My mother spots me first. “Edward?” she says. “Is everything all right?”
She means with my father. Of course she’d think that. The look on Cara’s face makes my stomach hurt.
“He’s fine. I mean, he’s not fine. But he’s not any different.” I am already fucking this up. “Mom, could I talk to Cara alone for a minute?”
My mother looks at Cara, but then she nods. “I’ll go give the twins a call.”
I sit down in the chair my mother vacated and drag it closer to the bed. “So,” I begin, gesturing to Cara’s bound shoulder. “Are you in a lot of pain?”
My sister stares at me. “I’ve been hurt worse,” she says evenly.
“I, uh, I’m sorry that this is the way we had to have a reunion.”
She shrugs, her mouth pressed into a tight line. “Yeah. So why are you even here?” she asks after a minute. “Why don’t you just go back to whatever you were doing and leave us alone?”
“I will, if you want,” I say. “But I’d really like to tell you what I’ve been doing. And I’d kind of like to know what you’ve been up to, too.”
“I’ve been living with Dad. You know, the guy you’re downstairs pretending to know better than I do.”
I rub my hand over my face. “Isn’t this hard enough without you hating me?”
“Oh. Gosh. You’re right. What am I thinking? I’m supposed to welcome you back with open arms. I’m supposed to ignore the fact that you tore our family to shreds because you’re selfish and you left instead of trying to talk something out, so now you can ride in like some white knight and pretend you give a damn about Dad.”
There’s no way to convince her that just because you put half a planet between you and someone else, you can’t drive that person out of your thoughts. Believe me. I tried.
“I know why you left,” Cara says, jutting her chin up. “You came out and Dad went ballistic. Mom told me so.”
Cara was too young to understand back then, but she’s not now; she would have eventually asked questions. And of course my mother would have told her what she believed to be the answers.
“You know what? I don’t even care why you left,” Cara says. “I just want to know why you bothered to come back when no one wants you here.”
“Mom wants me here.” I take a deep breath. “And I want to be here.”
“Did you find Jesus or Buddha or something in Thailand?

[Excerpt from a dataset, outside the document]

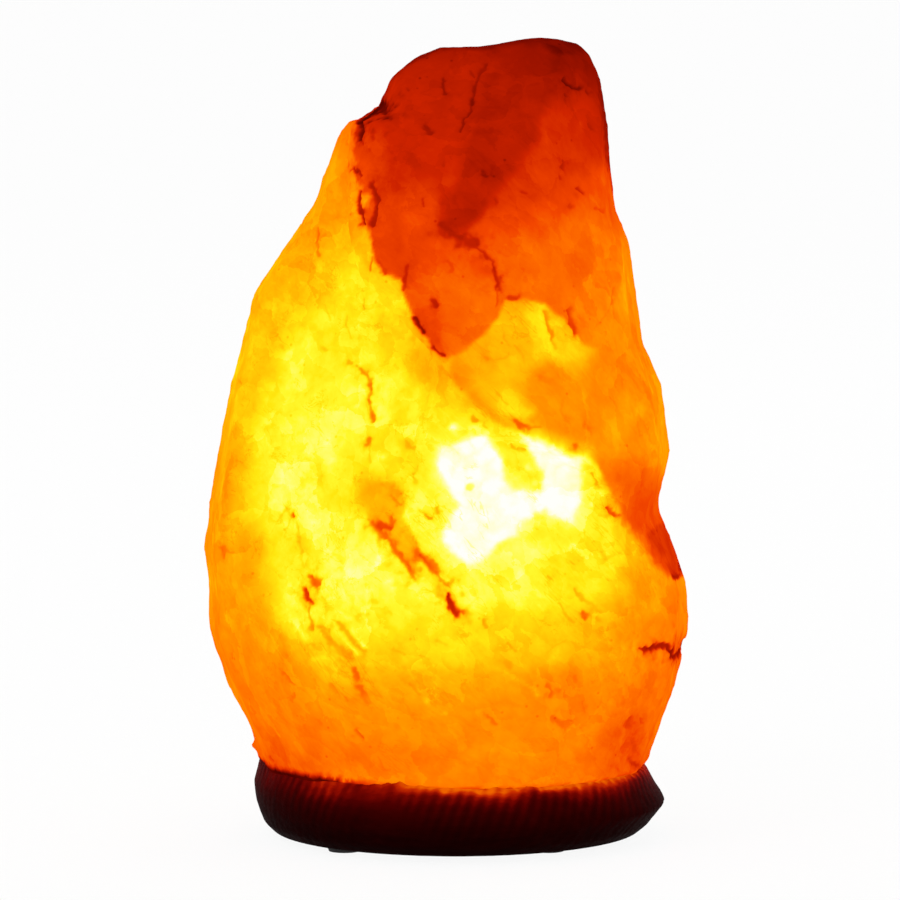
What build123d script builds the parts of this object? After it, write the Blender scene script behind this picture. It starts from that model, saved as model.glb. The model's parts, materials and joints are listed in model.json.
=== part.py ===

Are you atoning for your past so you can move on to the next step in your karmic life? Well, guess what, Edward. I don’t forgive you. So there.”
I almost expect her to stick her tongue out at me. She’s hurt, I tell myself. She’s angry. “Look. If you want to hate me, fine. If you want me to spend the next six years saying I’m sorry, I’ll do that, too. But right now, this isn’t about you and me. We have all the time in the world to figure things out between us again. But Dad doesn’t have all the time in the world. We need to focus on him.”
When she ducks her head, I take it as agreement.
“The doctors are saying… that his injuries aren’t the kind that can heal-”
“They don’t know him,” Cara says.
“They’re doctors, Cara.”
“You don’t know him, either-”
“What if he never wakes up?” I interrupt. “Then what?”
I can tell, from the way her face pales, that she has not let herself go there, mentally. That she hasn’t even let that hint of doubt creep into her head, for fear it will take root like the fireweed that grows along the road in summertime, rampant as cancer. “What are you talking about?” she whispers.
“Cara, he can’t stay hooked up to life support forever.”
Her jaw drops. “Jesus. You hate him so much that you’d kill him?”
“I don’t hate him. I know you don’t believe it, but I love him enough that I’m willing to think about what he’d want, instead of what we’d want.”
“You have a truly fucked-up way of showing your love, then,” Cara says.
Hearing a curse word on my little sister’s lips is like hearing nails on a blackboard. “You can’t tell me that Dad would want machines breathing for him. That he’d want to live with someone having to bathe him and change his diaper. That he wouldn’t miss working with his wolves.”